Traversing a tree of YamlNodes can be painstaking in comparison to having the native types around. YPath statements are a much quicker means of querying for the data you need. YPath queries also give you a way to build new sets of YamlNodes for transformation.

The YamlNode#select method can be used to retrieve a sequence of matching nodes.

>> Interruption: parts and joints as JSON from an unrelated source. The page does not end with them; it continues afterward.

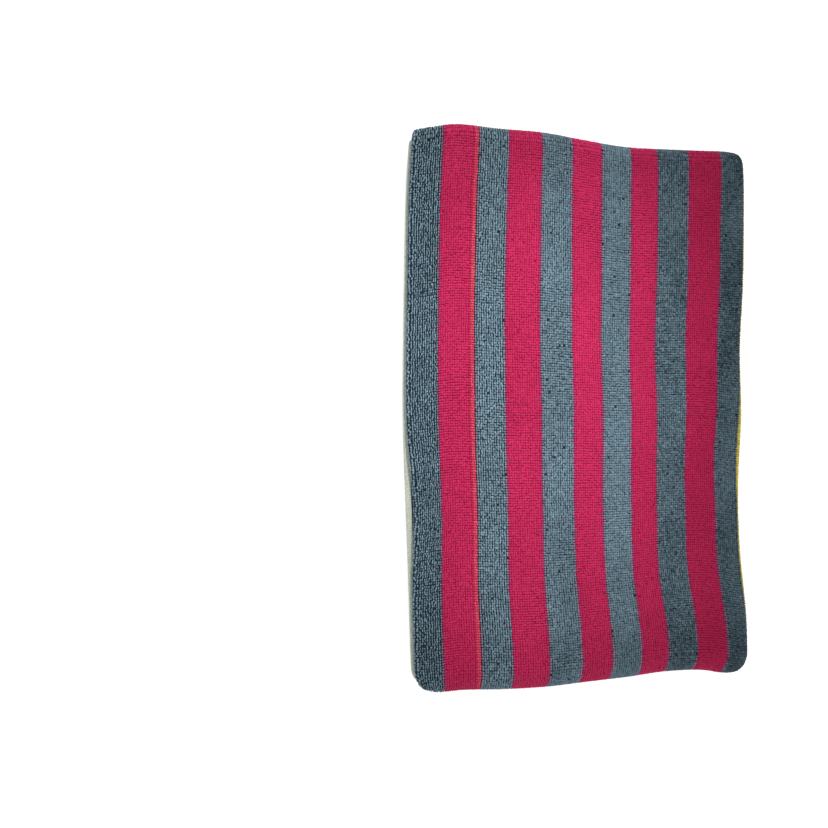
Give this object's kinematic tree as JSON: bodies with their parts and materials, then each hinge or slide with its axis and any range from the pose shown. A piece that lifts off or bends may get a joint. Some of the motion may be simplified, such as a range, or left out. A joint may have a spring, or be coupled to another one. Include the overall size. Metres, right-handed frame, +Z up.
{
  "type": "folded bath towel",
  "caption": "Striped terry bath towel folded in thirds across its width and in quarters along its length, lying flat as a soft packet.",
  "frame": {"origin": "middle of the packet's box, on the surface that it lies on", "axes": "+X across the packet, from the side with the loose selvage to the closed side; +Y along the packet, from the end with the wide fold to the end with the hems; +Z up"},
  "size_m": [0.2642, 0.3918, 0.0437],
  "materials": {
    "terry": "matt cotton terry, slate blue with fuchsia stripes",
    "slate_pile": "matt slate blue cotton loops",
    "fuchsia_pile": "matt fuchsia cotton loops",
    "selvage": "plain woven ecru cotton edge",
    "sewing_thread": "matt cotton sewing thread"
  },
  "bodies": {
    "root": {"bath_towel": "terry"}
  },
  "joints": []
}
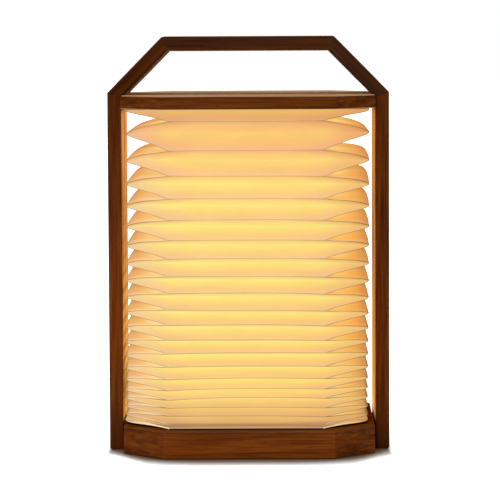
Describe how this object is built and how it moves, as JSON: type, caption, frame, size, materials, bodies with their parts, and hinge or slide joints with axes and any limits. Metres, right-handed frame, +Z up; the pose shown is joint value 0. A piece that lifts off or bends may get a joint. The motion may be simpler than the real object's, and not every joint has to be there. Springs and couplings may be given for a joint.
{
  "type": "table lamp",
  "caption": "Portable table lamp: mitred dark wood frame with handle bar, pleated paper shade, sliding top board that folds the shade, and a hollow base with battery, socket and push button.",
  "frame": {"origin": "centre of the footprint on the surface that the lamp stands on", "axes": "+Z up, -Y towards the front, +Y towards the rear panel with the button and charging socket, +X to the right seen from the front"},
  "size_m": [0.2, 0.178, 0.2945],
  "materials": {
    "walnut": "satin oiled dark walnut",
    "dowel_wood": "plain beech dowel",
    "paper": "uncoated cream paper, lit from inside",
    "card": "matt cream card",
    "opal": "satin opal diffuser",
    "black_plastic": "fine matt texture",
    "button_plastic": "smooth",
    "rubber": "matt",
    "brass": "turned brass",
    "steel": "zinc plated",
    "magnet": "nickel plated magnet",
    "aluminium": "plain sheet",
    "circuit": "solder mask",
    "led": "phosphor coated",
    "battery_wrap": "pouch foil",
    "foam": "adhesive foam",
    "wire": "insulated wire"
  },
  "bodies": {
    "stand": {"base_block": "walnut", "battery_lead": "wire", "battery_pack": "battery_wrap", "battery_tape": "foam", "board_components": "black_plastic", "bottom_cover": "black_plastic", "charging_socket": "steel", "control_board": "circuit", "control_board_screws": "steel", "control_board_standoffs": "brass", "cover_screws": "steel", "foot_pads": "rubber", "frame_dowels": "dowel_wood", "frame_screws": "steel", "frame_spacers": "black_plastic", "handle_bar": "walnut", "heat_plate": "aluminium", "led_board": "circuit", "led_chips": "led", "left_brace": "walnut", "left_upright": "walnut", "light_diffuser": "opal", "light_lead": "wire", "light_screws": "steel", "lower_card_frame": "card", "lower_card_screws": "steel", "rear_panel": "black_plastic", "right_brace": "walnut", "right_upright": "walnut", "shade_bellows": "paper", "socket_tongue": "black_plastic", "strike_discs": "steel", "switch_dome": "steel", "switch_housing": "black_plastic"},
    "top_board": {"top_board": "walnut", "guide_pins": "brass", "board_magnets": "magnet", "upper_card_frame": "card", "upper_card_screws": "steel"},
    "button": {"power_button": "button_plastic", "switch_plunger": "button_plastic"}
  },
  "joints": [
    {"name": "board_slide", "type": "slide", "parent": "stand", "child": "top_board", "axis": [0, 0, -1], "range_m": [0, 0.196], "deforming": ["shade_bellows"]},
    {"name": "button_press", "type": "slide", "parent": "stand", "child": "button", "axis": [0, -1, 0], "range_m": [0, 0.001], "stiffness_N_per_m": 1200, "springref_m": -0.001}
  ]
}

The YamlNode#transform method can be applied to a YamlNode to complete the loading of a node into a native Ruby type.

players = YAML::parse( <<EOY )
  player:
    - given: Sammy
      family: Sosa
    - given: Ken
      family: Griffey
    - given: Mark
      family: McGwire
EOY

given = players.select( "/player/*/given" )
p given.transform
# prints:
#   ["Sammy", "Ken", "Mark"]
Ex. 45: Transforming the results of a YPath selection
Parsing many documents

The YAML::parse_documents method is identical to the YAML::load_documents method, except that the iterator loops through each document returning a YamlNode for that document. YPath expressions, schema validations, and transformations can all be applied to this YamlNode, as described above.

require 'yaml'
log = File.open( "/var/log/apache.yaml" )
yp = YAML::parse_documents( log ) { |tree|
  at = tree.select('/at')[0].value
  type = tree.select('/type')[0].value
  puts "#{at} #{type}"
}
Ex. 44: Parsing YAML documents from a stream